The biggest problem in this area is that many people don't know how to do joins in the UPDATE statement and they end up using correlated sub-queries, instead. Of course, that's a major form of RBAR that should be avoided in favor of the set based techniques that those hundreds of posts have been talking about. Another problem is that there is an undocumented, very difficult to reproduce, fault in the UPDATE statement that can turn an innocent 20 second UPDATE into a server paralyzing monster that will slam 4 CPU's into the wall for 2 hours with an exteme form of hidden RBAR..
The purpose of this article is to show what constitutes a RBAR UPDATE that uses correlated sub-queries, the wrong way to avoid it (the monster), and the right way to join to tables in an UPDATE.
It'll also bring another principle that I've been trying to bring to the foreground in many of my recommendations in many posts; When you have a performance problem where some code is taking too long, you won't find the solution in tuning the server. "Tune the Code... that's where the performance is!" And, make no mistake about it, sometimes (most times) you just can't tune the code... you'll need to rewrite it.
Basic Types of Updates:
There are two basic types of UPDATEs... one that updates the target table with "direct data" and one that updates the target table based on the content of other tables.
The "Direct Data" Update:
The "Direct Data" update syntax looks kind of like this...
--===== Basic syntax for a "Direct Data Update UPDATE sometable SET somecolumn = somevalue or math expression WHERE some condition exists
There's not a whole lot that needs optimizing there and that's not the subject of this article.
The "Joined" Update:
A "Joined" update is an update based on what another table has in it. A lot of folks don't know that the UPDATE statement in SQL Server has a FROM clause, so they'll do it like folks do it in, say, Oracle. They'll use a correlated sub-query which is kind of a derivative of the "Direct Data" UPDATE, but much slower because of the correlated sub-query... something like this...

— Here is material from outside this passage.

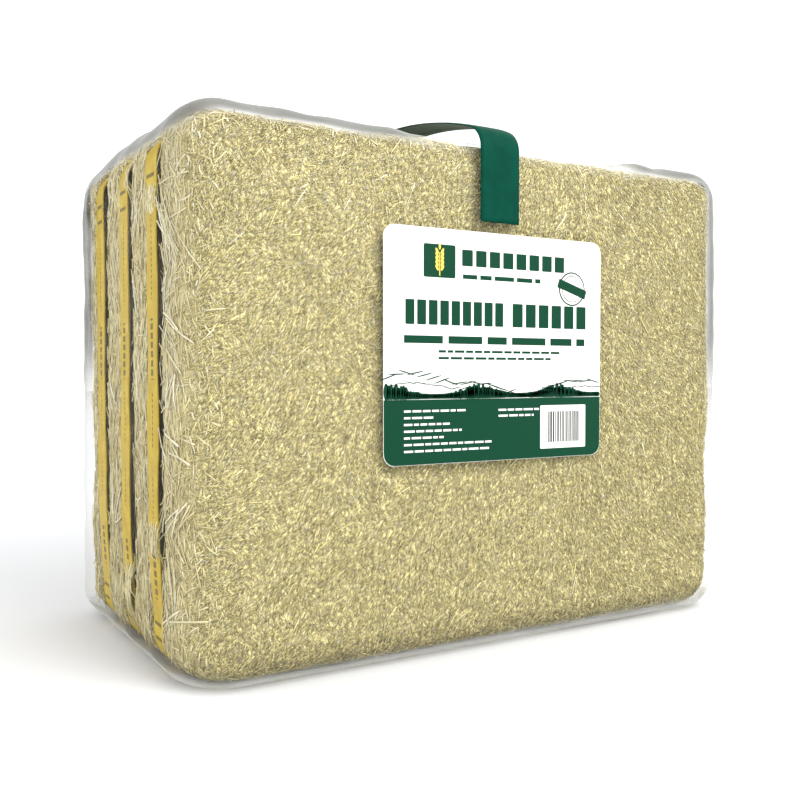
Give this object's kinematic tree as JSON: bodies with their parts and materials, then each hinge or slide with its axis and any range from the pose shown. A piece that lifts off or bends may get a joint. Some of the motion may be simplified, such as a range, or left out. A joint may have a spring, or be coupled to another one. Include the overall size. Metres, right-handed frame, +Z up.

--===== Basic syntax for a "Joined" Update using a -- SLOW correlated sub-query. Don't ever do this in SQL Server -- even though its a documented example in Books Online! UPDATE sometable
SET somecolumn = (SELECT somevalue
FROM sometable2 st2
WHERE st2.somecolumn = somecolumn)
WHERE some condition exists
The correct way to do the same thing in SQL Server is as follows:
--===== Correct basic syntax for a "Joined" update -- in SQL Server and is also documented in Books Online. UPDATE sometable
SET somecolumn = st2.somecolumn
FROM sometable st1 --LOOK!!! MUST BE THE OBJECT OF THE UPDATE!!!
INNER JOIN sometable2 st2
ON st1.somecolumn = st2.somecolumn
WHERE some condition exists
Notice that "sometable" in the "UPDATE sometable" and the "FROM sometable st1" are the SAME table. Some other folks noticed that, too. So, they came up with this method... it's actually undocumented in BOL, but it works very well and seems to make it less confusing for some developers. Notice the use of the table alias instead of the table name in the UPDATE?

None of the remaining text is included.